Gadamer (VM): elemento hermenêutico

Se isso for correto, o que descrevemos inicialmente como a postura de nosso mundo moderno da indústria e do trabalho, fundado pela ciência, espelha-se sobretudo no plano da linguagem. Vivemos numa época de nivelamento crescente de todas as formas de [231] vida. Trata-se de um imperativo da necessidade racional de conservação da vida em nosso planeta. O problema da alimentação da humanidade, por exemplo, só será resolvido se contermos o grande desperdício que se dá no cultivo da terra desde antigamente. É impossível impedir que o universo industrial das máquinas atinja também a vida do indivíduo como uma espécie de esfera de perfeição técnica, e hoje, quando ouvimos casais de namorados conversando, perguntamo-nos se o que dizem são realmente palavras com as quais se entendem ou marcas de propagandas e expressões técnicas, tiradas da linguagem dos signos do mundo industrial moderno.
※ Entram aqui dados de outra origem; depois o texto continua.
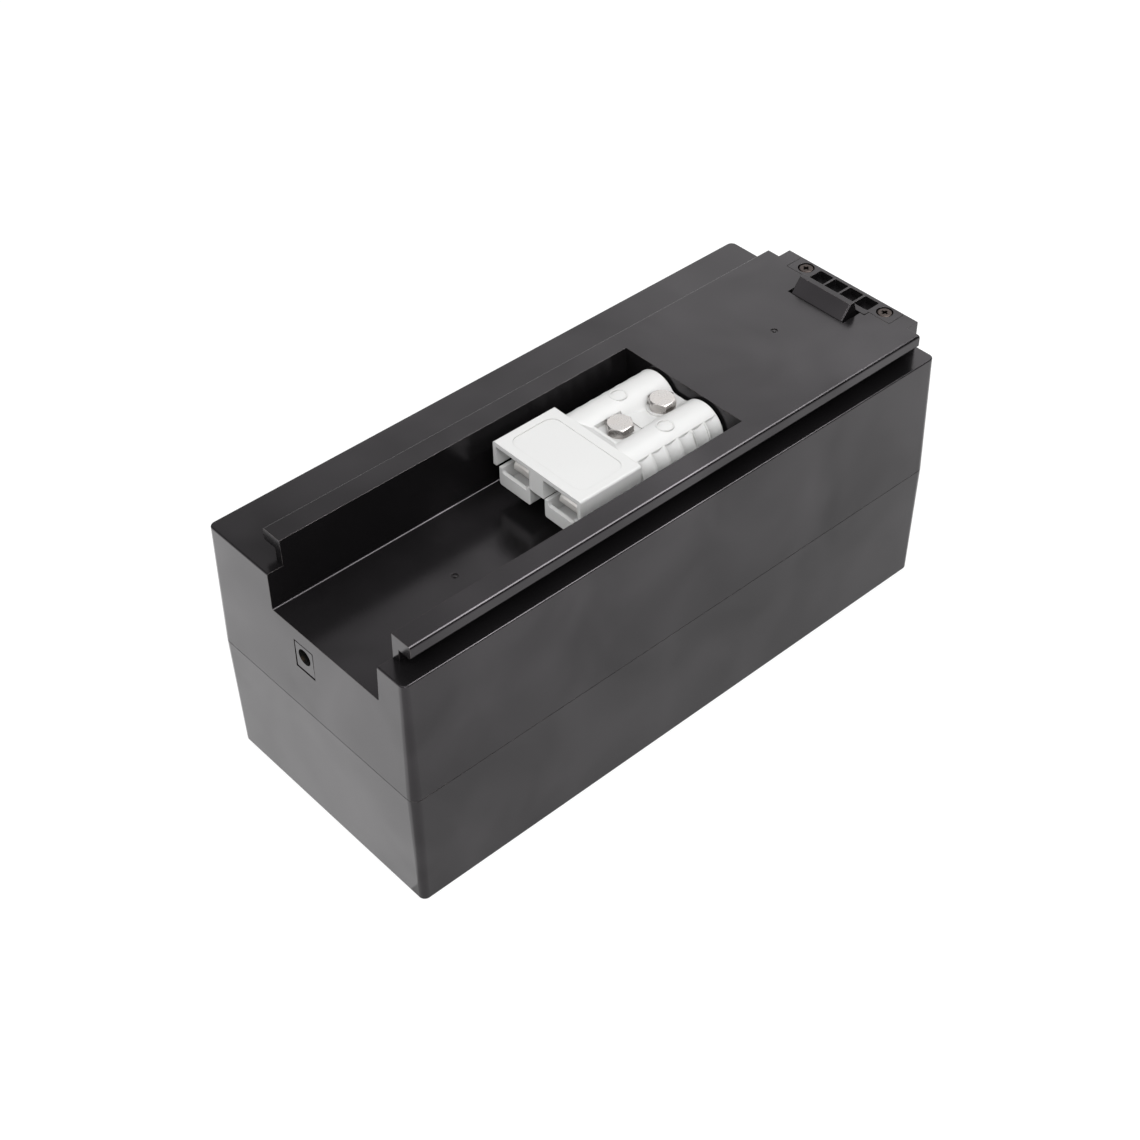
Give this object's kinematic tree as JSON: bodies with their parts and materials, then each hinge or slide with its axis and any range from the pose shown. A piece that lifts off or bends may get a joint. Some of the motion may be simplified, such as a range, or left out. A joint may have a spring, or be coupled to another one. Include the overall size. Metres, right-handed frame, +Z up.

Não existem meios de impedir que as niveladoras formas de vida da era industrial não exerçam sua influência também na linguagem, como é o caso do crescente e espantoso empobrecimento do vocabulário da linguagem e a consequente aproximação da linguagem a um sistema técnico de signos. As pessoas que usam a preposição trotz (apesar de) ainda com dativo, como ainda faço, em breve vão ser peça de museu. Esse tipo de tendência ao nivelamento é difícil de ser detido. E apesar disso a construção do próprio mundo continua se dando sempre e simultaneamente na linguagem, sempre que queremos dizer-nos algo uns aos outros. O que constitui uma autêntica associação entre as pessoas é o fato de cada um ser primeiramente uma espécie de círculo de linguagem para si. Só então esses círculos se tocam e vão fundindo-se cada vez mais. Nesse caso o que fica de pé é sempre de novo a linguagem, com seu vocabulário e gramática, como antes e agora, e jamais sem a infinitude interna do diálogo que está em curso entre o que fala e seu interlocutor. É a dimensão fundamental do elemento hermenêutico. A tarefa comum dos homens é criar uma linguagem autêntica, que tem algo a dizer e por isso não dá sinais previsíveis, mas procura palavras pelas quais possa alcançar o outro. Criar essa linguagem autêntica é uma tarefa especial para quem busca trazer à fala uma tradição escrita, como o teólogo, por exemplo, que está encarregado de comunicar uma mensagem escrita. VERDADE E MÉTODO II OUTROS 17.

Também a retórica testemunha verdadeiramente a estrutura universal da linguagem universal. Em outro sentido, essa estrutura constitui a base essencial para o elemento hermenêutico, representando [234] para a arte da interpretação da linguagem algo assim como o positivo para o negativo. Os nexos relacionais entre retórica e hermenêutica, que mencionei em meu livro, podem ser ampliados em muitos aspectos como mostram as excelentes contribuições e correções feitas por Klaus Dockhorn no Gottingischen Gelehrten-Anzeigen. Mas a estrutura de linguagem está tão profundamente inserida na sociabilidade do ser humano que mesmo o teórico das ciências sociais deve ocupar-se com o direito e os limites da problemática hermenêutica. Assim o próprio Habermas confrontou recentemente a hermenêutica filosófica com a lógica das ciências sociais, avaliando-a a partir dos interesses cognitivos desta. VERDADE E MÉTODO II OUTROS 18.